# System of equations

jaredmt

## Homework Statement

solve for x and y:

tx' = x + y
ty' = -3x + 5y

## The Attempt at a Solution

normally if the t was not in front of the primes then i'd set it up as:
(D-1)x -y = 0
(D+3)x -5y=0

but I am not sure what to do when the variable t is there. can somebody help me set this up?

whybother
Sorry, just to be clear, are there 5 variables in this problem? t, x', y', x, y, or are some of those constants?

jaredmt
yes but x' is dx/dt and y' is dy/dt

jaredmt
nobody knows how to do this? i'll put it in a different form if it makes more sense this way:

t*(dx/dt)= x + y
t*(dy/dt) = -3x + 5y

then solve for y(t) and x(t)

Billy Bob
Would this work?

dx/(x+y)=dt/t

and

dy/(-3x+5y) = dt/t.

Therefore set

dx/(x+y)=dy/(-3x+5y)

and solve for y=y(x) or x=x(y). I can do that by using y=vx. Not sure what would come next, though.

jaredmt
thanks but i don't think that's what they're looking for.

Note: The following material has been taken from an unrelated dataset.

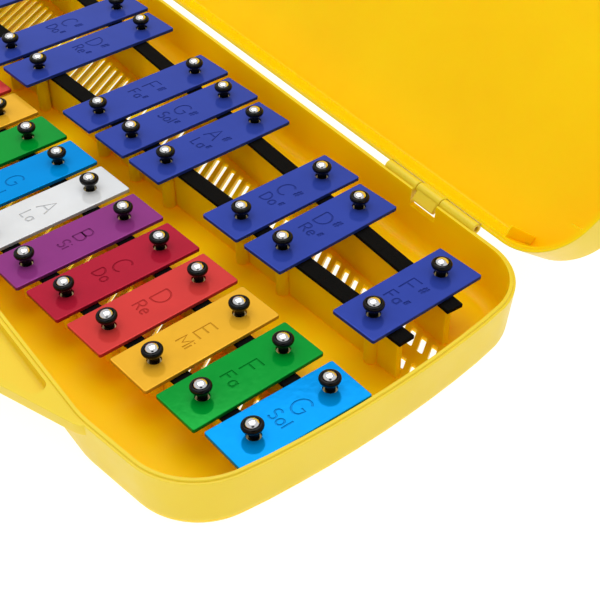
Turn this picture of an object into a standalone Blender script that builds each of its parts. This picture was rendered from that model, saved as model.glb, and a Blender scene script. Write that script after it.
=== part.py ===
"""A 25-note glockenspiel in a hinged plastic carrying case, open on a table.

The object stands on z = 0. X runs along the rows of bars, with the short, high
bars at +X, and the player sits at -Y. The case's lid is open, and leans back
behind the rows on two hinges. All lengths are in metres.
"""
import math

import bmesh
import bpy
from mathutils import Matrix, Vector

# Bars. Places along the rows are counted in steps of one natural bar from the middle bar.
PITCH = 0.028
LAST_STEP = 7
SHARP_STEPS = (-6.5, -5.5, -3.5, -2.5, -0.5, 0.5, 1.5, 3.5, 4.5, 6.5)
SHARP_SHIFT = -0.0006
BAR_WIDTH = 0.024
BAR_THICK = 0.002
NATURAL_TOP = 0.0204
SHARP_TOP = 0.02775
HOLE_RADIUS = 0.0031
LETTERS = "GABCDEF"

# Lines across the case, each as its y at the middle bar and its change per step to the right.
NATURAL_ENDS = ((-0.0753, 0.00199), (0.00566, -0.00088))
SHARP_ENDS = ((0.0112, 0.00037), (0.0944, -0.0030))
NATURAL_SCREWS = ((-0.06376, 0.00227), (-0.0087, -0.0003))
SHARP_SCREWS = ((0.0249, 0.0), (0.0818, -0.0029))
NATURAL_STRIPS = ((-0.0607, 0.00221), (-0.0159, -0.0003))
SHARP_STRIPS = ((0.0289, -0.00039), (0.07437, -0.00286))

# A bar has play on its screws, so some of them lie slightly turned, in degrees from above.
TURNED_BARS = {7.0: -2.1, 4.0: 0.6, 5.0: 0.5, 4.5: 0.6}

# Black strips under the bars, with the sleeves that hold the bars down on them.
FIT_GAP = 0.0003
STRIP_WIDTH = 0.008
STRIP_THICK = 0.002
STRIP_REACH = 0.1995
SLEEVE_FLANGE = 0.0043
SLEEVE_NECK = 0.0021
SLEEVE_HEAD = 0.00445
DOME_RADIUS = 0.0029
HEAD_BOTTOM = 0.0026
HEAD_TOP = 0.0060
DOME_TOP = 0.0075

# Case. Both halves have the same outline: a trapezoid, wider at the low notes.
HALF_DEPTH = 0.109
TAPER = 0.0865
RIGHT_END = 0.2176
LEFT_END = 0.2196
RIGHT_BOW = 1.0
LEFT_BOW = 0.5
CORNER_RADIUS = 0.0325
WALL = 0.0026
FLOOR = 0.0024
DRAFT = math.tan(math.radians(3))
RIM_Z = 0.0274
LID_DEPTH = 0.026
LID_GAP = 0.0004
OUTER_ROUND = 0.008
INNER_ROUND = 0.0055

# Handle, half of it on each half of the case, round a finger hole.
HANDLE_THICK = 0.007
HANDLE_WEB = 0.0025
HANDLE_FRONT = 0.1365
HOLE_CENTRE = (-0.008, -0.1015)
HOLE_SIZE = (0.096, 0.023)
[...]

in the book it says set t = e^w and it should become a linear system with constant coefficients.
then i would get:

x'e^w = x + y
y'e^w = -3x + 5y

can i treat e^w as a constant and solve the problem then replace w with ln(t) ?

i guess i'll try this and see what happens

edit: ok i figured out how to get the right answer. i don't understand the theory behind it but i checked it with both equations and it works, so I am happy

Last edited:
Mentor
thanks but i don't think that's what they're looking for.

in the book it says set t = e^w and it should become a linear system with constant coefficients.
then i would get:

x'e^w = x + y
y'e^w = -3x + 5y

can i treat e^w as a constant and solve the problem then replace w with ln(t) ?

i guess i'll try this and see what happens
Since t = e^w, you can't treat e^w as a constant if t isn't a constant.
The idea of this substitution is to get rid of the t factors on the left sides.

t = e^w ==> dt = e^w * dw